• The task: Up to and including the line that contains "return lie * (body - slot)", repeat each line of the data exactly, starting from the first.

--- begin Available data ---

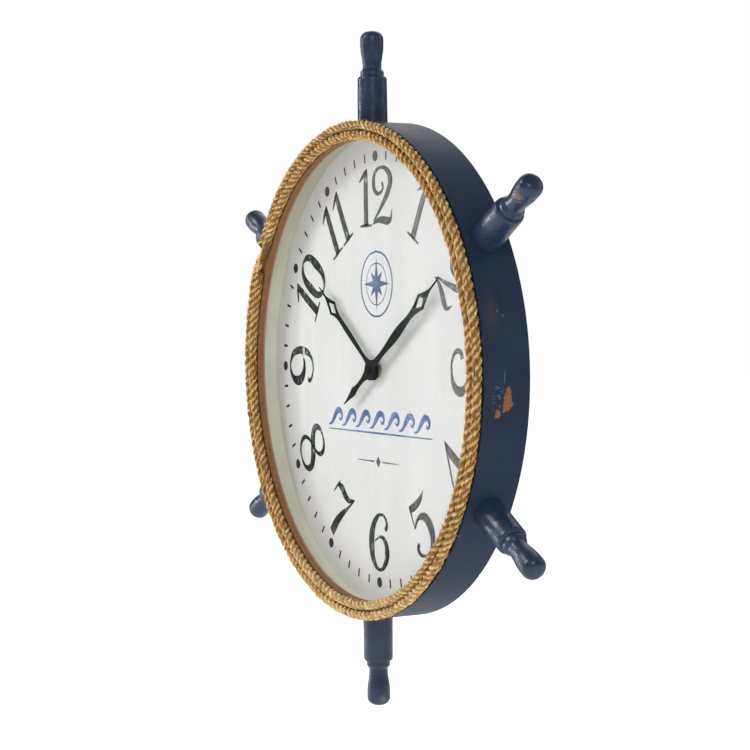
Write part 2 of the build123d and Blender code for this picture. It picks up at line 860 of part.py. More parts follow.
def motor_stator():
    """Soft iron plate: a frame round the rotor whose lower bar is the coil's core."""
    front, rear = stator_front_y(), stator_front_y() + stator_thickness
    right = bay_inner() - glue_gap
    left = coil_x() - coil_length / 2 - coil_flange - stator_web
    top = rotor_place[1] + rotor_magnet_radius + rotor_air_gap + stator_web / 2
    core_half = coil_core_width / 2
    plate = block(left, right, front, rear, -coil_drop - core_half, top)
    window_top = rotor_place[1] - rotor_magnet_radius - rotor_air_gap - stator_web / 2
    plate -= block(left + stator_web, right - stator_web, front - overrun, rear + overrun,
                   core_half - coil_drop, window_top)
    return plate - disc(rotor_magnet_radius + rotor_air_gap, front - overrun, rear + overrun,
                        rotor_place[0], rotor_place[1])


def motor_coil():
    y = stator_front_y() + stator_thickness / 2
    lie = Pos(coil_x(), y, -coil_drop) * Rot(0, 90, 0)
    body = Cylinder(coil_radius, coil_length)
    for side in (-1, 1):
        flange = Cylinder(coil_radius + coil_flange / 2, coil_flange)
        body += Pos(0, 0, side * (coil_length + coil_flange) / 2) * flange
    slot = Box(coil_core_width + 2 * fit, stator_thickness + 2 * fit, coil_length + 2 * overrun)
    return lie * (body - slot)


def circuit_board():
    """Board on the case's floor, with the chip under its drop of resin."""
    left = -bay_inner() + board_margin
    low = board_margin - partition_drop
    front = room_front_y + glue_gap
    rear = front + board_thickness
    board = block(left, left + board_width, front, rear, low, low + board_length)
    chip = Pos(left + board_width / 2, rear, low + board_length / 3) * Rot(-90, 0, 0) * Cone(
        chip_radius, chip_radius / 2, board_thickness, align=(Align.CENTER, Align.CENTER, Align.MIN))
    return board + chip


def crystal_can():
    left = -bay_inner() + board_margin
    low = board_margin - partition_drop + board_length * 3 / 5
    rear = room_front_y + glue_gap + board_thickness
    return Pos(left + board_width / 2, rear + crystal_radius + fit, low + crystal_length / 2) * Cylinder(
        crystal_radius, crystal_length)


parts = {
    "case_hoop": case_hoop,
    "front_ring": front_ring,
    "rim_rope": rim_rope,
    "glass": glass,
    "spacer_ring": spacer_ring,
    "dial_print": dial_print,
    "dial_board": dial_board,
    "hanger_block": hanger_block,
    "hanger_plate": hanger_plate,
    "movement_case": movement_case,
    "movement_cover": movement_cover,
    "shaft_bushing": shaft_bushing,
    "dial_gasket": dial_gasket,
    "dial_washer": dial_washer,
    "bushing_nut": bushing_nut,
    "battery": battery,
    "contact_positive": contact_positive,
    "contact_negative": contact_negative,
    "minute_hand": minute_hand,
    "minute_hand_collet": minute_collet,
    "hand_tip_nut": hand_tip_nut,
    "hour_hand": hour_hand,
    "hour_hand_collet": hour_collet,
    "minute_arbor": minute_arbor,
    "hour_wheel": hour_wheel,
    "minute_wheel": minute_wheel,
    "setting_knob": setting_knob,
    "centre_wheel": centre_wheel,
    "third_wheel": third_wheel,
    "fourth_wheel": fourth_wheel,
    "first_wheel": first_wheel,
    "rotor": rotor,
    "motor_stator": motor_stator,
    "motor_coil": motor_coil,
    "circuit_board": circuit_board,
    "crystal_can": crystal_can,
}

groups = {
    "handle_screws": lambda: round_pattern(lambda: handle_screw_body(0), handle_count),
    "board_clips": lambda: round_pattern(board_clip, clip_count, 180 / clip_count),
    "clip_screws": lambda: round_pattern(clip_screw, clip_count, 180 / clip_count),
    "hanger_screws": lambda: hanger_places(hanger_screw()),
}

os.makedirs("parts", exist_ok=True)
for name, make in parts.items():
    export_step(make(), f"parts/{name}.step")
for name, make in groups.items():
    export_step(Compound(children=make()), f"parts/{name}.step")
for i in range(handle_count):
    hour = 12 if i == 0 else i * 12 // handle_count
    export_step(at_clock(handle(), i * 360 / handle_count), f"parts/handle_{hour}_oclock.step")
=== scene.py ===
import random
from math import cos, pi, radians, sin

import bmesh
import bpy
from mathutils import Matrix, Vector


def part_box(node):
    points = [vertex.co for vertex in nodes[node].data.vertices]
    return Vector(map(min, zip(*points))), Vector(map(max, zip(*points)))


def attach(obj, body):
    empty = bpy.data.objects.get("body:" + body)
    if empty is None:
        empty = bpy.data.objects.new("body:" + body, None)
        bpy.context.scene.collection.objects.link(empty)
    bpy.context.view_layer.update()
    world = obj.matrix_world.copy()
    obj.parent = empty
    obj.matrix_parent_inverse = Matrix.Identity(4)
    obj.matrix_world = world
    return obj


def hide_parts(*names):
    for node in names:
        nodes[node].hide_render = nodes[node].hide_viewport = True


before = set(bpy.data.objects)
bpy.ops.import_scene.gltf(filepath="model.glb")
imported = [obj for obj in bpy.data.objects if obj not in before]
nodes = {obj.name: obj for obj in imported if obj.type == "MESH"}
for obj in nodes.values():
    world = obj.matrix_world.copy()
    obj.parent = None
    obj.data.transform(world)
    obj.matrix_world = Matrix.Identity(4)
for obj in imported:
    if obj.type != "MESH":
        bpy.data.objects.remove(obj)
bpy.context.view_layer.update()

MM = 0.001
dial_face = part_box("dial_print")[0].y
wall_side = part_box("case_hoop")[1].y
case_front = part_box("case_hoop")[0].y

# The hoop, and how deep the worn spots on its side reach into it, in metres
HOOP_RADIUS = 0.2226
SPOT_DEPTH = 0.05

# Printing on the dial, in metres, and the steps in each curve of the pen
DOT_TRACK = 0.1934
INK_THICKNESS = 0.00004
INK_LIFT = 0.00006
EMBLEM_LIFT = 0.00008
UNDERLINE_LIFT = 0.00009
MERGE_DISTANCE = 1e-7
PEN_SMOOTHNESS = 7

# Rope, in metres and clock degrees
ROPE_TURN = 0.2194
ROPE_STEP_IN = 0.0093
ROPE_DIAMETER = 0.0088
ROPE_SEAM = 302.5
ROPE_CROSSING = 6.0
ROPE_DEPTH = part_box("rim_rope")[0].y + ROPE_DIAMETER / 2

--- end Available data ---

• Expected answer:
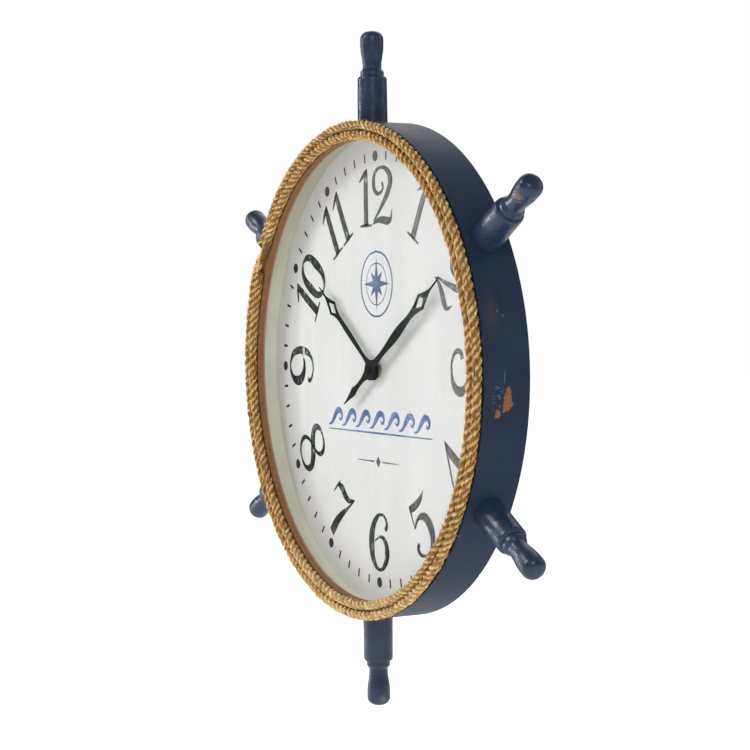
Write part 2 of the build123d and Blender code for this picture. It picks up at line 860 of part.py. More parts follow.
def motor_stator():
    """Soft iron plate: a frame round the rotor whose lower bar is the coil's core."""
    front, rear = stator_front_y(), stator_front_y() + stator_thickness
    right = bay_inner() - glue_gap
    left = coil_x() - coil_length / 2 - coil_flange - stator_web
    top = rotor_place[1] + rotor_magnet_radius + rotor_air_gap + stator_web / 2
    core_half = coil_core_width / 2
    plate = block(left, right, front, rear, -coil_drop - core_half, top)
    window_top = rotor_place[1] - rotor_magnet_radius - rotor_air_gap - stator_web / 2
    plate -= block(left + stator_web, right - stator_web, front - overrun, rear + overrun,
                   core_half - coil_drop, window_top)
    return plate - disc(rotor_magnet_radius + rotor_air_gap, front - overrun, rear + overrun,
                        rotor_place[0], rotor_place[1])


def motor_coil():
    y = stator_front_y() + stator_thickness / 2
    lie = Pos(coil_x(), y, -coil_drop) * Rot(0, 90, 0)
    body = Cylinder(coil_radius, coil_length)
    for side in (-1, 1):
        flange = Cylinder(coil_radius + coil_flange / 2, coil_flange)
        body += Pos(0, 0, side * (coil_length + coil_flange) / 2) * flange
    slot = Box(coil_core_width + 2 * fit, stator_thickness + 2 * fit, coil_length + 2 * overrun)
    return lie * (body - slot)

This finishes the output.